Work required - Can you pull out each line of the data below that includes the word "caption"?

# start of Records to process

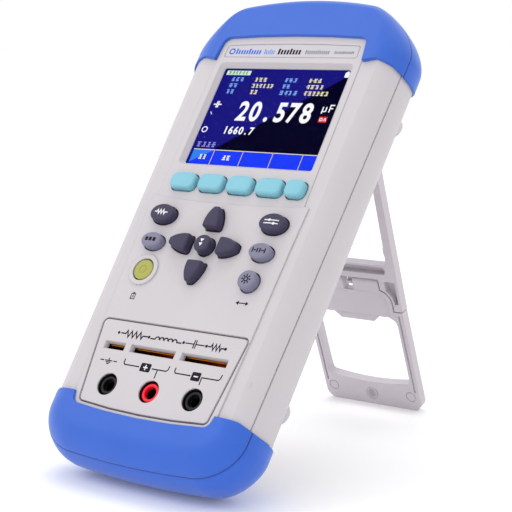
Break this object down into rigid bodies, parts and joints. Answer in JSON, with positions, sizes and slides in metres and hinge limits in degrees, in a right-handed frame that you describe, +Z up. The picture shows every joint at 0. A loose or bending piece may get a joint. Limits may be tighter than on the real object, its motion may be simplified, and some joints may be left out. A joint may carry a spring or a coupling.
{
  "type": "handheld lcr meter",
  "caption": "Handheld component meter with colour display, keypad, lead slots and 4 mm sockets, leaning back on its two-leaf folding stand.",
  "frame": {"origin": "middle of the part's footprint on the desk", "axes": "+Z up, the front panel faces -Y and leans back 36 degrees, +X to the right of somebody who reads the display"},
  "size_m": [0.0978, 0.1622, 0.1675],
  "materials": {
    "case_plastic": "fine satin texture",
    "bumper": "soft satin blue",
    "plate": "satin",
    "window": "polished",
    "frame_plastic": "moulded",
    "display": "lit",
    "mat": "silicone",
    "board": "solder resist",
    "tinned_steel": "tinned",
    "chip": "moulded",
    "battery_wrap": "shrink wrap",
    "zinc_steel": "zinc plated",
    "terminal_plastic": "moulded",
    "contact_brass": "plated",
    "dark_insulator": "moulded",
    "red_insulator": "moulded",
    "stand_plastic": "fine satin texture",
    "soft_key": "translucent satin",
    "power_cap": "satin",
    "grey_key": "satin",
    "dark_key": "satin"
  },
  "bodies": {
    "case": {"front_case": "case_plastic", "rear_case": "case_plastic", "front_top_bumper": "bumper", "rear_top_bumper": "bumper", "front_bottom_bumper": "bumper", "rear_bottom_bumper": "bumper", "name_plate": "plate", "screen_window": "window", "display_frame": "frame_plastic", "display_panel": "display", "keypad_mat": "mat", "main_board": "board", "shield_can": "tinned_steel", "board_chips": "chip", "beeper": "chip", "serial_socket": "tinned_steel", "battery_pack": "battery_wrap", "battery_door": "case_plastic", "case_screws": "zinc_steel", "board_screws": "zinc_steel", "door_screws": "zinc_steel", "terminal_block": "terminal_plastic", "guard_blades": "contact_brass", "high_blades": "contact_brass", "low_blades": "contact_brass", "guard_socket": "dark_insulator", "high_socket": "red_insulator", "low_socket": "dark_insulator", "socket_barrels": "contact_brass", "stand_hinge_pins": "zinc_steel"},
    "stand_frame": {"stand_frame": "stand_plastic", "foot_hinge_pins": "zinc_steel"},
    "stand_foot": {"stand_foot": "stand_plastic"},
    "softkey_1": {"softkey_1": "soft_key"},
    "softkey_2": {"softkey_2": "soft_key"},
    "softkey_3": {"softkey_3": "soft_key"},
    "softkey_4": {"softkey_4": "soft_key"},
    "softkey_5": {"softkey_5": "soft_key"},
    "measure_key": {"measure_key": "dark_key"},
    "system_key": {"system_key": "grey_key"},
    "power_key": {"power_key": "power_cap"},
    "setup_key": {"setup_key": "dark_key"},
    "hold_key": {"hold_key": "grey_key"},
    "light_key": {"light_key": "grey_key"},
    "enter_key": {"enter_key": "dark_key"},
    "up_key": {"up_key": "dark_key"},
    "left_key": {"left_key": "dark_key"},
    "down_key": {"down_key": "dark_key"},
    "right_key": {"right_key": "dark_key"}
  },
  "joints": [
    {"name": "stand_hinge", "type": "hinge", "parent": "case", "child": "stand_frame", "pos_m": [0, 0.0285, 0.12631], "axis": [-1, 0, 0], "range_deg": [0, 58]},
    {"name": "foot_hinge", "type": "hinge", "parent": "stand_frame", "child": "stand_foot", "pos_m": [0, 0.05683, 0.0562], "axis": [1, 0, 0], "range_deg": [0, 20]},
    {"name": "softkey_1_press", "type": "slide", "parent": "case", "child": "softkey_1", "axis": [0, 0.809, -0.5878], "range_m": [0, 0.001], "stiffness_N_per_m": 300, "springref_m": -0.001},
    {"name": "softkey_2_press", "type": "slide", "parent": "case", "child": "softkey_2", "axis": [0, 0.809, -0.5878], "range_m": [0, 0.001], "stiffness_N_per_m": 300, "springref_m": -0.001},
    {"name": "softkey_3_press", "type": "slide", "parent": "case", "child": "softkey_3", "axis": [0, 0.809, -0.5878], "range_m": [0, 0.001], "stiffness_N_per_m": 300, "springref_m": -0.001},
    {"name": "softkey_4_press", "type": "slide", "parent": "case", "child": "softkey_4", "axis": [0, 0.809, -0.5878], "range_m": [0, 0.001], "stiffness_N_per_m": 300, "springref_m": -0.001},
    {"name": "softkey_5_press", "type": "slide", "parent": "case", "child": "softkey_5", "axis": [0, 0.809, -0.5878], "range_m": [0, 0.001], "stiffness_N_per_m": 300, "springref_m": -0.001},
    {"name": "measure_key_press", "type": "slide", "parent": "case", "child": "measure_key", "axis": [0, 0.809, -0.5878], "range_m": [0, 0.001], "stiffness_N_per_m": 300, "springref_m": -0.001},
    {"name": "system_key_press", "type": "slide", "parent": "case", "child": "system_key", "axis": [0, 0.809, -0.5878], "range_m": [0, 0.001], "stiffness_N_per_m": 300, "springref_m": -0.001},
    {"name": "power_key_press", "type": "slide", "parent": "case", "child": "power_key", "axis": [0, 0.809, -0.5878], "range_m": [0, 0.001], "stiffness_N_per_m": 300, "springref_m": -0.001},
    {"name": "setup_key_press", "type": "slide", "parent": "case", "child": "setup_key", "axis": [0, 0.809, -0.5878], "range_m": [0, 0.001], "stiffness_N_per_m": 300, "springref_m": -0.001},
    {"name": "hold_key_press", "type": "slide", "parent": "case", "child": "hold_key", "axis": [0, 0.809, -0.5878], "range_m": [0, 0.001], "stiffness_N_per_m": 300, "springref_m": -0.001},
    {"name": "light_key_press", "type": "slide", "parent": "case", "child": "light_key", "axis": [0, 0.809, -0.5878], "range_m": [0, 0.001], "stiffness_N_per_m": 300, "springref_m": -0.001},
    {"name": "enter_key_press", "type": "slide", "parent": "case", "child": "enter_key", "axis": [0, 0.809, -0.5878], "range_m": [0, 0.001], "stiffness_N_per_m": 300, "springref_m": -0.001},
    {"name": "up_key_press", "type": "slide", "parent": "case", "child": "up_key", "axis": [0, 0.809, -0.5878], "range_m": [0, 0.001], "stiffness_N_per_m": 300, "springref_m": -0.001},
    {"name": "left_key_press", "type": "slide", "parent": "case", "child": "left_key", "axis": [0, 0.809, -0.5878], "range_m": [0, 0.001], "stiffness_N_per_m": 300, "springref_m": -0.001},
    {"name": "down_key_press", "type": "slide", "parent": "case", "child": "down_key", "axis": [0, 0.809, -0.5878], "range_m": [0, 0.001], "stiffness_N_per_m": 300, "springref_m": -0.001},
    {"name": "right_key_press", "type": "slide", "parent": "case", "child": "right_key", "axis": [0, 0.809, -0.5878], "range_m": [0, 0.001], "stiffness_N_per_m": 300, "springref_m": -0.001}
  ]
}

# end of Records to process
# start of Records to process

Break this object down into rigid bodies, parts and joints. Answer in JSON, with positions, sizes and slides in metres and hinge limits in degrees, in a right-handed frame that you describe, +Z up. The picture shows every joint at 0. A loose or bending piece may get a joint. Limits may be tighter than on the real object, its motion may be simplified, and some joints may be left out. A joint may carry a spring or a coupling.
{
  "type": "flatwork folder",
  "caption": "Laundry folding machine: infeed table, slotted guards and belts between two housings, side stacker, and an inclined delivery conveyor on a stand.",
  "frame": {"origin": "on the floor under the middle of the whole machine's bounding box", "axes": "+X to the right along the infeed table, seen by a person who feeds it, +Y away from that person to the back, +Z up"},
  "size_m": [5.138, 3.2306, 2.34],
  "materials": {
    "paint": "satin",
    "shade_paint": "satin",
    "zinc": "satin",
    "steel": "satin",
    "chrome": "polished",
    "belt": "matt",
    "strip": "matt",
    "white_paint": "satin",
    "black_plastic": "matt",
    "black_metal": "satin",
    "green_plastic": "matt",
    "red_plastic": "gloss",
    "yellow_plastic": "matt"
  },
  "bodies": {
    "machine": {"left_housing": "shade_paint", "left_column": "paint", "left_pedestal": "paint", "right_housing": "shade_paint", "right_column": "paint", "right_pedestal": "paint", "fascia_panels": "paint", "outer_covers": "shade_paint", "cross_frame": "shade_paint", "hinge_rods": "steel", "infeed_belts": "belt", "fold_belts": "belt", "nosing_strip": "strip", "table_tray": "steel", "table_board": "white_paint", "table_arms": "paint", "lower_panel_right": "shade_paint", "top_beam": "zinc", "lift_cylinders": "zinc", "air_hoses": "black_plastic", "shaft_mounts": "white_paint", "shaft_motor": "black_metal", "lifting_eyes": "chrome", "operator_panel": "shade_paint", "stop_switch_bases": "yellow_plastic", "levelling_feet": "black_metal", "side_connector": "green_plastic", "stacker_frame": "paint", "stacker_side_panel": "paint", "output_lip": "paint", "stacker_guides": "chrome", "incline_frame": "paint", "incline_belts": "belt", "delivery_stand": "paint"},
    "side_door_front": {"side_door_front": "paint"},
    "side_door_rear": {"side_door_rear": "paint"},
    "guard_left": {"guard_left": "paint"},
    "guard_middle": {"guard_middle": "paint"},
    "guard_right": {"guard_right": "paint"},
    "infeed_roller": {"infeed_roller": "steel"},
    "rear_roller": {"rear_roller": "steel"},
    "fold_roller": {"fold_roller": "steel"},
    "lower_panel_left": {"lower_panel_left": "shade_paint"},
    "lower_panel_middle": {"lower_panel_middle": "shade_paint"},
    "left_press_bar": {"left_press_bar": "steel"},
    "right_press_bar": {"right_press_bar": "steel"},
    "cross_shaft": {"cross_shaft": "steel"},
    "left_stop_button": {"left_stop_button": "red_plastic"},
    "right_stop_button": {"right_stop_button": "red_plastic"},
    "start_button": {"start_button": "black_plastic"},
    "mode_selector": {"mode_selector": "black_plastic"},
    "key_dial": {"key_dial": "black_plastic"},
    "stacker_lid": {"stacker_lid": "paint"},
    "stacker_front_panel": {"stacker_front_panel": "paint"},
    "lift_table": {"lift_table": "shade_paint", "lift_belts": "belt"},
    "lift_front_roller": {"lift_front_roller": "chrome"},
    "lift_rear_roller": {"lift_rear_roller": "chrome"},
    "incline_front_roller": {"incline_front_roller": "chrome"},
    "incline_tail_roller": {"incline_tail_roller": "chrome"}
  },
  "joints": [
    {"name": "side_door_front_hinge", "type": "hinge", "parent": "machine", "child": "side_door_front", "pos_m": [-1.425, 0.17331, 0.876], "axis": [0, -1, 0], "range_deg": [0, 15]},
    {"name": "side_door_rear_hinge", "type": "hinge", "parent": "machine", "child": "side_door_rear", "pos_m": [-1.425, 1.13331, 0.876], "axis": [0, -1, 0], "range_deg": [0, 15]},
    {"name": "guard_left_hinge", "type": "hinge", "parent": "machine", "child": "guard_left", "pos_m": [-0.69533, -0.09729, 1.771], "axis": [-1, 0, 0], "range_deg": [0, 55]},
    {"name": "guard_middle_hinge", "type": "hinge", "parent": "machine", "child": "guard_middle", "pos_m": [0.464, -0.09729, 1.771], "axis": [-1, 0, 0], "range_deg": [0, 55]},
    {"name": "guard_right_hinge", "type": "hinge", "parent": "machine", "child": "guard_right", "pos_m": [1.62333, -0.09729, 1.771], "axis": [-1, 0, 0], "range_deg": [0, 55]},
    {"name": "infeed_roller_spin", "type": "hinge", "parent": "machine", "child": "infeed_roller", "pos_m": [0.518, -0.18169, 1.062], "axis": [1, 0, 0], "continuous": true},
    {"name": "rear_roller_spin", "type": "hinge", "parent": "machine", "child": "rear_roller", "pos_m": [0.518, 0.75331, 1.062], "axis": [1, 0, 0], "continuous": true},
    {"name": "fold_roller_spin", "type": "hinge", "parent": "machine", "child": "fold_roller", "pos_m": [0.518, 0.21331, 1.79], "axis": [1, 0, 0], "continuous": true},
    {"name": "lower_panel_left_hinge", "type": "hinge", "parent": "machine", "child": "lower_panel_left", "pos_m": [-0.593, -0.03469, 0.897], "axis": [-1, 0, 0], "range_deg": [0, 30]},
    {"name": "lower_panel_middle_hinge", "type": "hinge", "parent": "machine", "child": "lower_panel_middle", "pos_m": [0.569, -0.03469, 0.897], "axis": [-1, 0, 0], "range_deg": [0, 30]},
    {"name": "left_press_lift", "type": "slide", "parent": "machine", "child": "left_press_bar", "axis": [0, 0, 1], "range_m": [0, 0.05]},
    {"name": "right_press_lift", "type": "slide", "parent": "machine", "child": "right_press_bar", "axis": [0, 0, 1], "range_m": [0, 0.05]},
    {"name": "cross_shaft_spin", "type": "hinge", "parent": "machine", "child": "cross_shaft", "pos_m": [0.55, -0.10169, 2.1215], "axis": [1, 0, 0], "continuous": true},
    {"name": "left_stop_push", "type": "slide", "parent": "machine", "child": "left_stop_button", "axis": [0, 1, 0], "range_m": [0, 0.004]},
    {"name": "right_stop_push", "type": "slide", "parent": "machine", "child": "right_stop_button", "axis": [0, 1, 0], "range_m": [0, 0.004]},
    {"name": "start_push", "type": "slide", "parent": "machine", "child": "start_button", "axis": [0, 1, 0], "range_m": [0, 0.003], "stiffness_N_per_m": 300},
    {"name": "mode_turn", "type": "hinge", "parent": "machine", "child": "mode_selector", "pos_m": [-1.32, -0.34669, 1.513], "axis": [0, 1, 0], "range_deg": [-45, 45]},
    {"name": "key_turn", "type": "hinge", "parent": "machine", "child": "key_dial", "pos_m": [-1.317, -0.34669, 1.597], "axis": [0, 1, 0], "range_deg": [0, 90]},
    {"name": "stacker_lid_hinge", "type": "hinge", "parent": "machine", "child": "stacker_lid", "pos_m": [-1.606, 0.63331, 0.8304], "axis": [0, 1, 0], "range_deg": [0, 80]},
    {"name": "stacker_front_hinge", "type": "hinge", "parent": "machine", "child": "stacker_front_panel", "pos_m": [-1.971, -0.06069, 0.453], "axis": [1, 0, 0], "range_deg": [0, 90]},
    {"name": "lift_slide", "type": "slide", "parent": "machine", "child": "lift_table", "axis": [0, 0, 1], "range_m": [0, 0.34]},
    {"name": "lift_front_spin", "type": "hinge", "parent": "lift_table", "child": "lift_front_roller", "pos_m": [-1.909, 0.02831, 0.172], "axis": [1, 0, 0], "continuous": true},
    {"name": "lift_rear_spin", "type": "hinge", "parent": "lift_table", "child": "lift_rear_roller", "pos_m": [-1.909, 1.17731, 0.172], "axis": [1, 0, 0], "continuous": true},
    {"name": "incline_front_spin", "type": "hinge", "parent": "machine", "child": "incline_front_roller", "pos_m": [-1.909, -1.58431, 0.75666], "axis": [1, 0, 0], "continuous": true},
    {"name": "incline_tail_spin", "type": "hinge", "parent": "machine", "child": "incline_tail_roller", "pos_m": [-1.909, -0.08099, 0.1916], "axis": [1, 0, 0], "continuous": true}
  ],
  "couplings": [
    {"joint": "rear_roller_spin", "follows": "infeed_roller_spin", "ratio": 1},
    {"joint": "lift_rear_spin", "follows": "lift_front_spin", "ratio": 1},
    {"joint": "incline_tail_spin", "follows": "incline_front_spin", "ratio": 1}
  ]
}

# end of Records to process
# start of Records to process

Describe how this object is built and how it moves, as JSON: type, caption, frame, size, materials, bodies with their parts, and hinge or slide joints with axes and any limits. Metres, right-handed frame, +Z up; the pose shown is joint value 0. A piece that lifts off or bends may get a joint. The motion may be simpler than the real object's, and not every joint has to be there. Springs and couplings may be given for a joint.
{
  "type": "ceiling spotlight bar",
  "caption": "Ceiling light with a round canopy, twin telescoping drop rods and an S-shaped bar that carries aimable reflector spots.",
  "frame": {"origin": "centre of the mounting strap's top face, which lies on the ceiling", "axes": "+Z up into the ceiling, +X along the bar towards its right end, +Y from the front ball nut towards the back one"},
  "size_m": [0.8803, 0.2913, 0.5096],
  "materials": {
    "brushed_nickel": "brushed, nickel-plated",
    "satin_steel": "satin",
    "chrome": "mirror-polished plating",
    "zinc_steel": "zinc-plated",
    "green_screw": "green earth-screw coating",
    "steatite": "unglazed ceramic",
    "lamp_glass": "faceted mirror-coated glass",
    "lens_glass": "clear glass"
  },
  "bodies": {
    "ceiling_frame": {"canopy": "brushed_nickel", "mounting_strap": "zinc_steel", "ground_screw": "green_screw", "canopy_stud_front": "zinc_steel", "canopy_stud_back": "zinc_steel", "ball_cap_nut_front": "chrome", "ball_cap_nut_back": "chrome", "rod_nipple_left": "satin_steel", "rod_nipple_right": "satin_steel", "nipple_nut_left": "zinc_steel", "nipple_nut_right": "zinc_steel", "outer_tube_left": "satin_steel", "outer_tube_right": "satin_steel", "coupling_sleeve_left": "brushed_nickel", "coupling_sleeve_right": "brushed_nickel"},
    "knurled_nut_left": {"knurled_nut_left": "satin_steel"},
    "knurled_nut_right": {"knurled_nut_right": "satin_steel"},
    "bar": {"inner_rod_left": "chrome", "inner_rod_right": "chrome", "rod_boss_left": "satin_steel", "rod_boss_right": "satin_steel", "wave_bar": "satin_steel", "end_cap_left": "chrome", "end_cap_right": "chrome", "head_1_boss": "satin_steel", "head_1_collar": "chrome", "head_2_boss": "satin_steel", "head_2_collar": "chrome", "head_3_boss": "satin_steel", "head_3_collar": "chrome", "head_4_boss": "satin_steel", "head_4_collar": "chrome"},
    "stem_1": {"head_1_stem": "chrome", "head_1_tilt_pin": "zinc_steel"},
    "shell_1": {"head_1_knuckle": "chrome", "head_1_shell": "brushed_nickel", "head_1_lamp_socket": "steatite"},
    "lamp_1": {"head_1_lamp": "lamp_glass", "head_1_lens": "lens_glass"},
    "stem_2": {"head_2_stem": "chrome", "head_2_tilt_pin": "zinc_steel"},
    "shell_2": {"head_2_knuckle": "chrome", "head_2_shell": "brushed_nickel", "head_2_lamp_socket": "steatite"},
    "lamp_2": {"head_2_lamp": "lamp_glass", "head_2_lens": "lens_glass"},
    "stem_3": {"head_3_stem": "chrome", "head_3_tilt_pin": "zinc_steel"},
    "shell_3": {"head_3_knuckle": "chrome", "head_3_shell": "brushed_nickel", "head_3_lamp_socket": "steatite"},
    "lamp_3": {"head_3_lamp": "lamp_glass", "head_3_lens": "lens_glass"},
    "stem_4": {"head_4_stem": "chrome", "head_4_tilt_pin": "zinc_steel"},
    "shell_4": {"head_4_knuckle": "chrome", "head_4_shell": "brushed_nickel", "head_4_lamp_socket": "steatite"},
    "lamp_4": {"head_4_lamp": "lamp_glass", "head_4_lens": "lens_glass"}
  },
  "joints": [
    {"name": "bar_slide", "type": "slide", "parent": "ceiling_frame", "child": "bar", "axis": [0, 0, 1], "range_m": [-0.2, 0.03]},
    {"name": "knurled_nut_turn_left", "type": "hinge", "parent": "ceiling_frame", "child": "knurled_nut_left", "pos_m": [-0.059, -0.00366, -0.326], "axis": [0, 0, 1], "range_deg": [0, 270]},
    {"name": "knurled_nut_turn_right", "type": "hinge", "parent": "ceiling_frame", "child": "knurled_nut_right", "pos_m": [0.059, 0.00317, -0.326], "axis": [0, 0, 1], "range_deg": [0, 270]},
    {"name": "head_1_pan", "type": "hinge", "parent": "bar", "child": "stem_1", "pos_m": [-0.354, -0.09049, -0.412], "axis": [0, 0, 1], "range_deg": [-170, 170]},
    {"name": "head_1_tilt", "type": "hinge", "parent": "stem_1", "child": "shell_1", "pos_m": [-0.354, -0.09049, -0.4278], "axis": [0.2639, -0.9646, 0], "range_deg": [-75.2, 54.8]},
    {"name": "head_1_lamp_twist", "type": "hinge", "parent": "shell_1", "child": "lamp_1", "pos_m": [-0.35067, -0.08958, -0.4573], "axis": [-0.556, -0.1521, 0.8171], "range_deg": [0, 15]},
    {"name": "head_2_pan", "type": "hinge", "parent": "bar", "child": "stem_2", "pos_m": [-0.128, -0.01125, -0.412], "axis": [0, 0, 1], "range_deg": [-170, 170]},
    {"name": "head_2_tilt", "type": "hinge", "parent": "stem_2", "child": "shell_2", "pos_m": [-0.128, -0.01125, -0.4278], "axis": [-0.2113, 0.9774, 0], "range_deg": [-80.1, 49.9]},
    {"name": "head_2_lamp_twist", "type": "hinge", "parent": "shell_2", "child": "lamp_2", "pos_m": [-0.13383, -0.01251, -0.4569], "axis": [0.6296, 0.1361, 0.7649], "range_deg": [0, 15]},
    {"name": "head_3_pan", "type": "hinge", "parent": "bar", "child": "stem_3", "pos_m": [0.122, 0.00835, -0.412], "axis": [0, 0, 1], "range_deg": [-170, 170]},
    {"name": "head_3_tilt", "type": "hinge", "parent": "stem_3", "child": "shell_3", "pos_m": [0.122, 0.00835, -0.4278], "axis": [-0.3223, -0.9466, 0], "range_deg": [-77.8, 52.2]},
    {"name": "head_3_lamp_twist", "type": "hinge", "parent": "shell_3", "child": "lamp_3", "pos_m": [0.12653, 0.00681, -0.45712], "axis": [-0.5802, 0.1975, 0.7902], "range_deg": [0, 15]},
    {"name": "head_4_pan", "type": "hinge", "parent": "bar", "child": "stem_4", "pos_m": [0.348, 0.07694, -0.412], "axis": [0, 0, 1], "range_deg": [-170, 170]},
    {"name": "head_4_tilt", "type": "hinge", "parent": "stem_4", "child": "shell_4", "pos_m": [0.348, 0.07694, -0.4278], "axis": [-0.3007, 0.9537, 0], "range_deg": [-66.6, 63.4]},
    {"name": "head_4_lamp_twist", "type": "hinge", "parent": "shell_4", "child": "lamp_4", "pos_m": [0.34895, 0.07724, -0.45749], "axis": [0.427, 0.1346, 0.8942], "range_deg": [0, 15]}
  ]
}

# end of Records to process

The reply -
  "caption": "Handheld component meter with colour display, keypad, lead slots and 4 mm sockets, leaning back on its two-leaf folding stand.",
  "caption": "Laundry folding machine: infeed table, slotted guards and belts between two housings, side stacker, and an inclined delivery conveyor on a stand.",
Describe how this object is built and how it moves, as JSON: type, caption, frame, size, materials, bodies with their parts, and hinge or slide joints with axes and any limits. Metres, right-handed frame, +Z up; the pose shown is joint value 0. A piece that lifts off or bends may get a joint. The motion may be simpler than the real object's, and not every joint has to be there. Springs and couplings may be given for a joint.
  "caption": "Ceiling light with a round canopy, twin telescoping drop rods and an S-shaped bar that carries aimable reflector spots.",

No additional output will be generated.